Confession: I don't like the term "mission trip," but I don't know what else to call them. Missions should be an identity, a way of life, not just a trip. And "trip" has the connotation of a tour, a jaunt, or a vacation (or stumbling).

Maybe "good news ventures?"

What has been your experience with short-term missions? Share your stories in the comments!


  1. Joel, loved your piece about 5 reasons for mission trips. We have the same heart in sending out groups to our urban churches and partners. I'd love to post your blog on our web if that would be okay with you. CityConnexx started out at urbanconnexx with Lifeway and M-Fuge in Chicago, now sponosored by Compassion.

    Dean Cowles, National Director

    1. Dean, glad you were encouraged by the post, and feel free to share away, along with a link back to my blog!

  2. Hey Joel!

    One question I have always had about short-term mission is what impact is it having on the locals long-term? When Jesus did it, it was significantly longer than a one-month mission trip.
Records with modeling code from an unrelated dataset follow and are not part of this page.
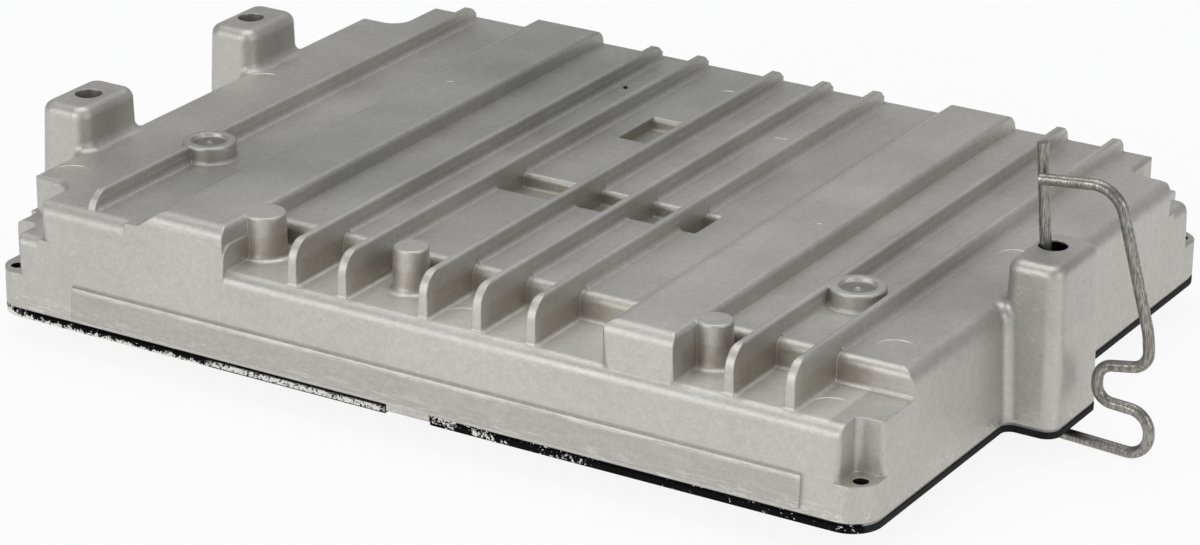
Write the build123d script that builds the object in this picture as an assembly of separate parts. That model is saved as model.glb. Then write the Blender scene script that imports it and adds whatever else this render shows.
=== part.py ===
from build123d import *
from math import radians, tan
import os

os.makedirs("parts", exist_ok=True)

# Engine control unit: ribbed die-cast housing on a flat base cover, with its
# circuit board, connector header and retaining clip. Millimetres, +Z up.
# The cover's underside is Z = 0, and heights are measured up from the seam,
# which is the housing's lower face.

# Base cover and gasket
COVER_T = 1.7
GASKET_T = 0.9
GASKET_INSET = 0.4
SEAM_Z = COVER_T + GASKET_T

# Housing outline at the seam, and its walls
CASE_L = 264.0
CASE_W = 198.0
CASE_CORNER_R = 8.5
DRAFT = 3.4
LEFT_DRAFT = 1.2
FLANGE_W = 4.2
SKIN = 3.0
CORNER_WALL = 2.8
CAVITY_R = 2.5
LEFT_X = -CASE_L / 2
RIGHT_X = CASE_L / 2
FRONT_Y = -CASE_W / 2
BACK_Y = CASE_W / 2

# Levels of the top
LEDGE_H = 24.0
DECK_H = 31.0
RAISED_H = 35.8
TOWER_H = 43.0

# Rounded edges of the top
LEDGE_EDGE_R = 3.4
DECK_FRONT_R = 3.9
DECK_BACK_R = 4.5
DECK_LEFT_R = 2.8
DECK_RIGHT_R = 4.5

# Ledge along the front, and the step behind it
LEDGE_D = 25.6
LEDGE_START_X = -56.8
STEP_LEAN = 0.5
STEP_FOOT_R = 1.0
STEP_TOP_R = 2.6

# Stepped corners: low ones hold the cover screws, high ones clear the harness.
# The high ones are length, width and height of the floor.
LOW_NOTCH_L = 8.4
LOW_NOTCH_W = 10.2
LOW_NOTCH_H = 9.6
LOW_NOTCH_R = 2.0
HIGH_NOTCH_R = 5.0
NOTCH_FLARE = 1.1
NOTCH_FLARE_TAPER = -45
FLOOR_EDGE_R = 3.0
HIGH_LIP_R = 4.0
LOW_LIP_R = 1.8
FRONT_LEFT_NOTCH = (15.0, 17.0, 20.5)
BACK_LEFT_NOTCH = (14.2, 23.5, 20.5)
BACK_RIGHT_NOTCH = (15.0, 19.2, 22.0)
HIGH_NOTCHES = ((-1, -1, FRONT_LEFT_NOTCH), (-1, 1, BACK_LEFT_NOTCH), (1, 1, BACK_RIGHT_NOTCH))

# Cooling ribs: x, and the gap behind the far end
RIBS = (
    (LEFT_X + 30.5, 8.2),
    (-37.3, 8.2),
    (-21.9, 8.2),
    (2.7, 8.2),
    (18.8, 8.2),
    (34.7, 7.4),
    (RIGHT_X - 40.9, 6.0),
    (RIGHT_X - 24.1, 6.0),
)
RIB_T = 2.2
RIB_DRAFT = 1.6
RIB_EDGE_R = 0.7
RIB_FOOT_R = 1.3
RIB_FRONT_GAP = 4.4
RIB_FRONT_R = 6.0
RIB_BACK_R = 4.0
FOOT_RUN_OUT = 0.2
RIB_LEAN = 0.4

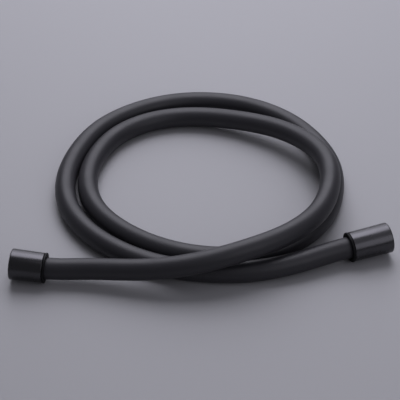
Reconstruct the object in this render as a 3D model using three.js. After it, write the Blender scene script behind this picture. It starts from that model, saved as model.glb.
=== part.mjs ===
// Shower hose, 1.6 m, lying in loose coils as it comes to rest on a flat surface.
// Millimetres, +Z up, z = 0 on the surface. The origin lies under the middle of the coils.
// One hose, and at each end a cone nut that spins on a flanged insert.
import * as THREE from "three";

// The hose
const HOSE_D = 16.5;
const HOSE_BORE = 10;
const HOSE_SIDES = 12;
const HOSE_STEPS = 80;

// Clearance between pieces that touch or fit in one another
const FIT = 0.3;

// Cone nuts: round outside, G 1/2 thread in the open end (its crests are the socket wall)
const THREAD_MINOR_D = 18.63;
const THREAD_MAJOR_D = 20.96;
const NUT_FRONT_WALL = 1.32;
const NUT_REAR_WALL = 1.7;
const NUT_CHAMFER = 0.5;
const SOCKET_LEAD = 0.8;
const RELIEF_LENGTH = 0.6;
const WEB_THICKNESS = 2.2;
const WALL_NUT_LENGTH = 24.9;
const WALL_SOCKET_DEPTH = 11.5;
const HANDSET_NUT_LENGTH = 31.3;
const HANDSET_SOCKET_DEPTH = 13;

// Sealing washers
const WASHER_THICKNESS = 2;
const WASHER_BORE = 11;

// Inserts: flange, neck and barbed tail on one waterway
const FLANGE_THICKNESS = 1.8;
const NECK_D = 12;
const WATERWAY_D = 6.8;
const BARB_HEIGHT = 0.5;
const BARB_PITCH = 3.2;
const WALL_TAIL_LENGTH = 12.4;
const HANDSET_TAIL_LENGTH = 16.3;

// Slip ring between flange and web of the handset nut
const SLIP_RING_THICKNESS = 1;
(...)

    I think they are great for the group going, but does it make lasting disciples in the mission field? If not, then what is the difference between going overseas and doing mission in your own town/nearest big city?

    I've never been on a mission trip myself but always curious as to what others have experienced.

    God bless.

    1. Great questions! I think your question brings up one of the biggest criticisms of short-term missions: they benefit the students who are serving, not the people/community who are served. In a lot of cases, this is sadly true. A group of teens hangs out for a week and does some work projects, then leaves feeling very good about themselves...only the community is essentially the same (or sometimes worse) as when they arrived.

      To make lasting disciples, the youth ministry has to partner with the local community, and the local community has to have an ongoing vision for discipleship. Without the partnership ("we're doing this together" instead of "the teens are doing this for us"), the long-term fruit won't be quite as plentiful.